Where the movie does excel is in its depiction of Jay and his violent nature, something he’s aware of but not always able to control. He’s a naturally cautious young man (he’s twenty-four but according to Kim he looks thirty), but his more aggressive, don’t care temperament puts him in many more dangerous situations than he needs to be in. His affair with Kim is a case in point; knowing she’s married to Derra doesn’t faze him in the least, even though he’s aware it’s unlikely to go well for him if Derra finds out. Connors portrays Jay with a quiet, deep-rooted sense of concentration, as if he’s constantly working out all the angles – only to ignore all the best ones for the bad. He’s a thinker who’s in thrall to his emotions, and Connors is very good indeed as the up and coming gang boss whose personal issues threaten the lives of everyone around him. Set against a small town backdrop of social listlessness, O’Connor imbues the movie with a modicum of hope for the four friends but is wise enough to know that youthful ambition isn’t always enough to guarantee success. And though the outcome is necessarily bleak, the demands of the narrative mean there’s no other option, either for O’Connor, or Jay.

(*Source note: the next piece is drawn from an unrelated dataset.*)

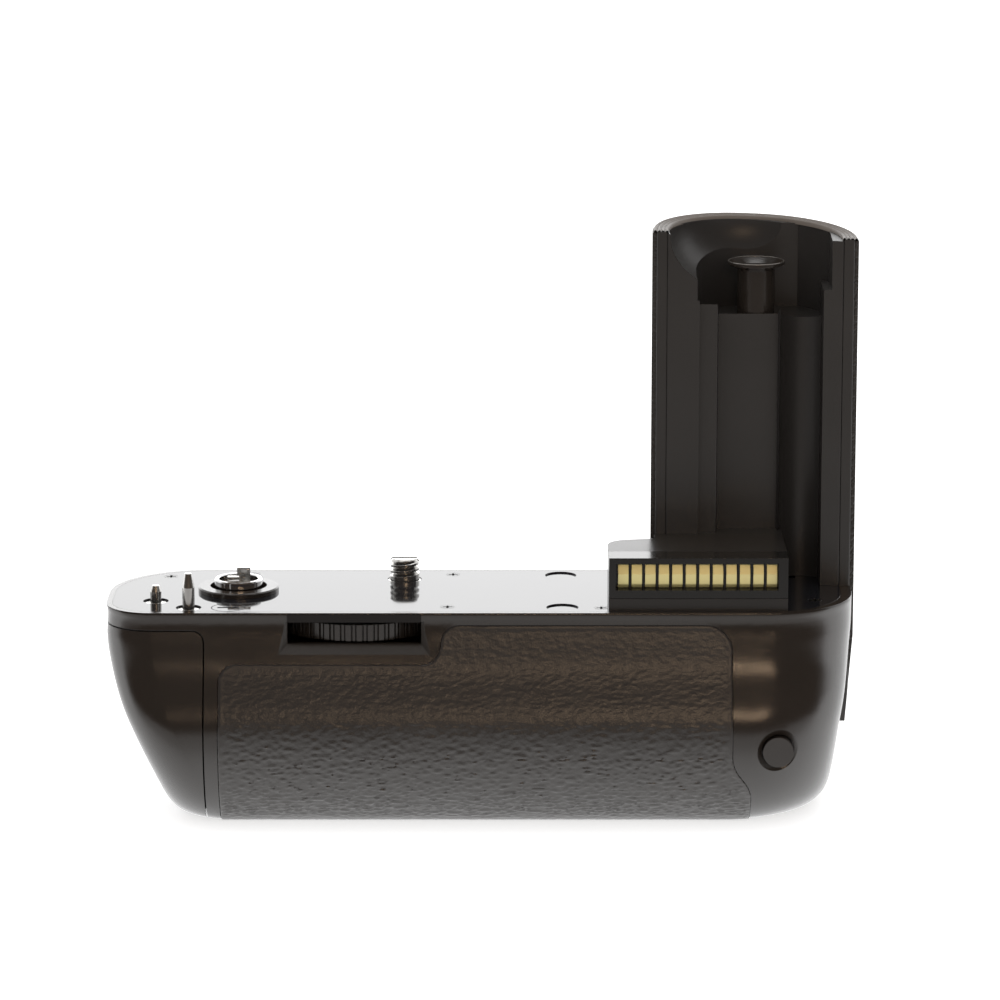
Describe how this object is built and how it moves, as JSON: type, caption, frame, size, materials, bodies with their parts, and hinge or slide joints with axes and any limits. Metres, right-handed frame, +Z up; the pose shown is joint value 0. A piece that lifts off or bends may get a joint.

Rating: 7/10 – better than average, and scoring points for the deftness of its characterisations, Cardboard Gangsters tells an overly familiar tale with verve and no small semblance of rugged style; some may find the Irish accents impenetrable at times, but the gist of the story (and individual scenes) shines through, making this easier to follow than expected, and shot through with moments of quiet power.